Thousands pushed into displacement as Horn of Africa suffers worst drought in 40 years
Ethiopia, Kenya and Somalia are experiencing one of the worst droughts in 40 years after three back-to-back failed rainy seasons. Thousands of people have been forced into displacement while seeking food, water and pasture, and the governments of Kenya and Somalia have declared national emergencies.
The drought has been compounded by other shocks including the Covid-19 pandemic, armed conflict, and desert locusts, and has caused catastrophic damage to livestock, crops, and water sources. Communities have exhausted their coping mechanisms, and 12-14 million people are now severely food insecure across the three countries. In the likely event of a fourth failed rainy season, this figure could double, affecting 25.3 million people by mid-2022.
On the move in search of food, water and pasture
The thousands of families searching for food, water and pasture across the region not only suffer from the heightened protection risks and vulnerabilities that come with displacement, but increased pressure on host community resources can also be a trigger for intercommunal conflict and secondary displacement.
Somalia is the most affected: over 80% of the country is facing drought conditions, and 1.4 million people are expected to be displaced in the coming months. In Dollow alone, 2,000 internally displaced households have moved to two IDP sites since October 2021. This 17% increase has serious implications for host communities’ already limited resources.
“The situation is deteriorating extremely quickly, and elders now compare it to the 1974 drought. This is really devastating for pastoralist communities and will have a lasting impact on their resilience and self-reliance,” says Audrey Crawford, DRC Somalia Country Director.
Cereal harvests in Kenya and Somalia are expected to be up to 70% below average in January/February 2022; over 1.4 million cattle have already died in Kenya, and 8.4 million in in eastern and south-eastern Ethiopia.
While is it essential to address immediate needs to save lives, DRC also continues to increase its investments into sustainable livelihoods and resilience for the long term.
“The current drought is one of the worst climate-induced emergencies ever witnessed in the region. The magnitude and acuteness of the needs require the international community to respond immediately and at scale – the window to scale up the current response before experiencing the worst effects of this drought is brief,” said Karin Sorensen, DRC East Africa and Great Lakes Deputy Regional Director, after a mission to Kakuma.
DRC has been responding to the drought crisis since early 2021. In Kenya, this involves improving water access for humans and animals across Mandera county. In Somalia, DRC’s emergency response involves cash transfers, the rehabilitation of water points, the provision of fodder for livestock, and temporary shelters.

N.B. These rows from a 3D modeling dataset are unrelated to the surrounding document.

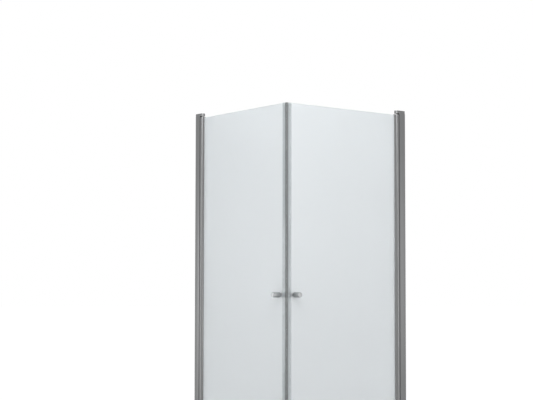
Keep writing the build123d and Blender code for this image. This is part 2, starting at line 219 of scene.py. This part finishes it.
def add_piece(name, points, surfaces, materials):
    """Put arrays into a mesh, close its seams and turn its faces outwards."""
    faces, paint, curved, before = [], [], [], 0
    for verts, quads, *kind in surfaces:
        faces += (quads + before).tolist()
        paint += [kind[0] if kind else 0] * len(quads)
        curved += [quads.shape[1] == 4] * len(quads)
        before += len(verts)
    mesh = bpy.data.meshes.new(name)
    mesh.from_pydata(points.tolist(), [], faces)
    mesh.polygons.foreach_set("material_index", paint)
    mesh.polygons.foreach_set("use_smooth", curved)
    shape = bmesh.new()
    shape.from_mesh(mesh)
    bmesh.ops.remove_doubles(shape, verts=shape.verts, dist=MERGE)
    bmesh.ops.recalc_face_normals(shape, faces=shape.faces)
    shape.to_mesh(mesh)
    shape.free()
    smooth = np.empty(len(mesh.polygons), bool)
    mesh.polygons.foreach_get("use_smooth", smooth)
    mesh.set_sharp_from_angle(angle=SMOOTH_UP_TO)
    mesh.polygons.foreach_set("use_smooth", smooth)
    for material in materials:
        mesh.materials.append(material)
    piece = bpy.data.objects.new(name, mesh)
    bpy.context.scene.collection.objects.link(piece)
    return piece


def add_pair(node, part, body, materials, zero, surfaces):
    """Place one side's surfaces from its zero point, and mirror them for the other side."""
    drawn = zero + MM * np.vstack([verts for verts, *_ in surfaces])
    for side, order in (("right", [0, 1, 2]), ("left", [1, 0, 2])):
        piece = add_piece(f"{side}_{part}", drawn[:, order], surfaces, materials)
        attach(piece, body if body == "root" else f"{side}_{body}")
        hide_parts(f"{side}_{node}")
    print(part, "faces", len(piece.data.polygons), "a side")


# %% [markdown]
# ## Helpers for shader nodes
# Real finishes vary over the surface, and Blender makes that with shader nodes. Each effect below
# is one small node group that several finishes share, with values of its own in each. All of them
# read Object coordinates, in metres, so that a pattern is the same size on every piece. Two
# helpers keep the cells short: one adds a node and fills its inputs, one starts a group.

# %% Node helpers
def add_node(tree, kind, **values):
    """Add a shader node, set its options, and set or link its inputs.

    A name such as i0 means input number 0, and any other name has spaces for its underscores.
    """
    node = tree.nodes.new(kind)
    for name, value in values.items():
        if hasattr(node, name) and name not in node.inputs:
            setattr(node, name, value)
            continue
        by_number = name[1:].isdigit()
        socket = node.inputs[int(name[1:]) if by_number else name.replace("_", " ")]
        if isinstance(value, bpy.types.NodeSocket):
            tree.links.new(value, socket)
        else:
            socket.default_value = value
    return node


def new_effect(name, inputs, outputs):
    """Start a node group with named inputs and outputs."""
    tree = bpy.data.node_groups.new(name, "ShaderNodeTree")
    for label, kind, value in inputs:
        socket = tree.interface.new_socket(label, in_out="INPUT", socket_type=kind)
        if value is not None:
            socket.default_value = value
    for label in outputs:
        tree.interface.new_socket(label, in_out="OUTPUT", socket_type="NodeSocketFloat")
    return tree, tree.nodes.new("NodeGroupInput").outputs, tree.nodes.new("NodeGroupOutput").inputs


FLOAT, VECTOR = "NodeSocketFloat", "NodeSocketVector"
print("helpers ready")

# %% [markdown]
# ## Effect: die lines
# Metal or plastic that is pushed through a die keeps fine lines along its length. A noise that is
# squeezed hard across the profile and hardly along it gives such lines. A second, broader noise
# makes whole bands a little lighter or darker, as on a real bar.

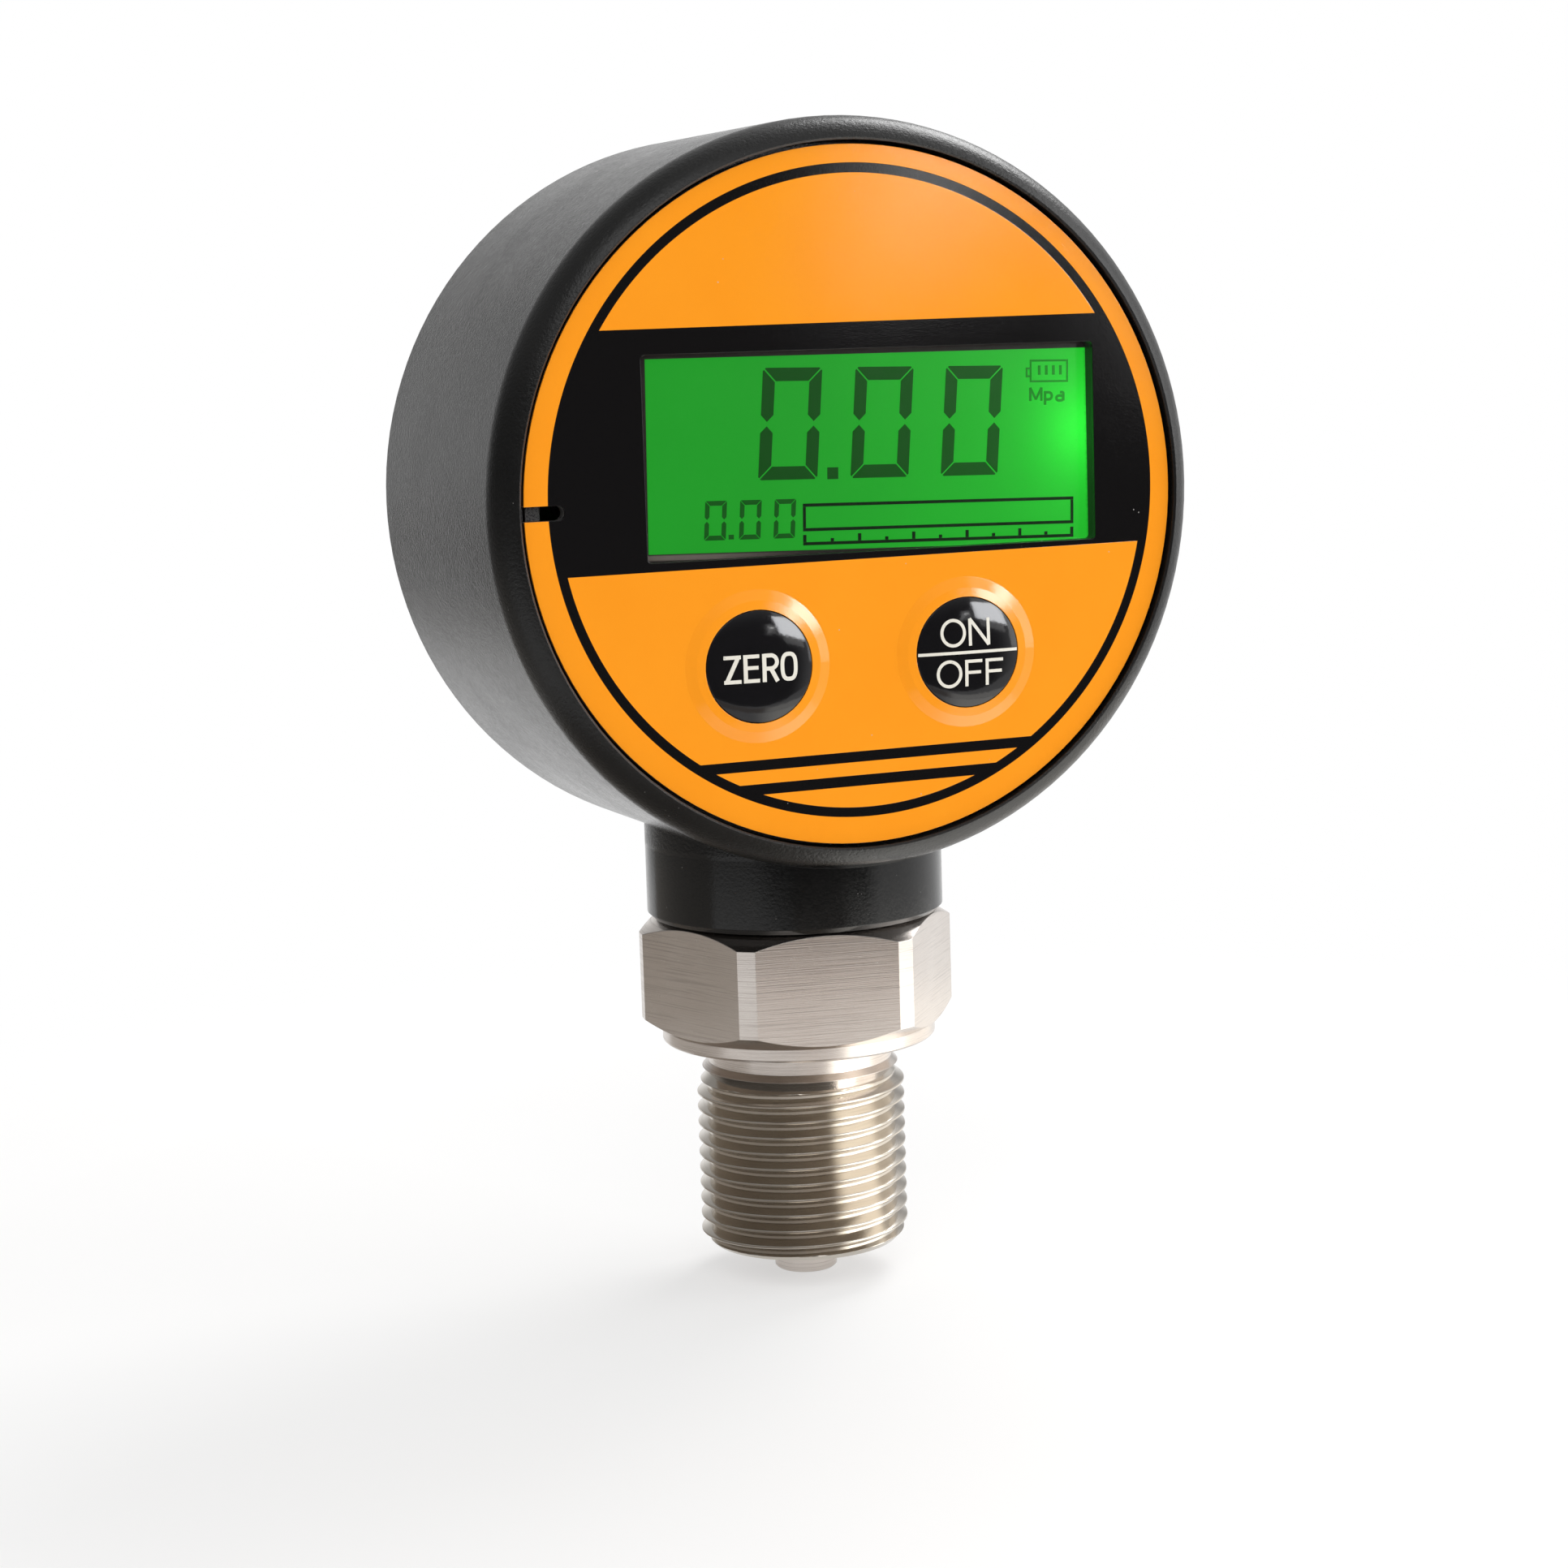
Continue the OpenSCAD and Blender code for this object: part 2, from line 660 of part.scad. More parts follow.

Regional drought response is closely linked to DRC’s resilience interventions implemented through the BORESHA consortium. This flexible programmatic approach allows DRC to prioritize and scale up both lifesaving and livelihood interventions, such as asset protection, cash response, water, sanitation and hygiene, as well as conflict management.
Needs, however, continue to substantially increase, and interventions need to be scaled up in turn.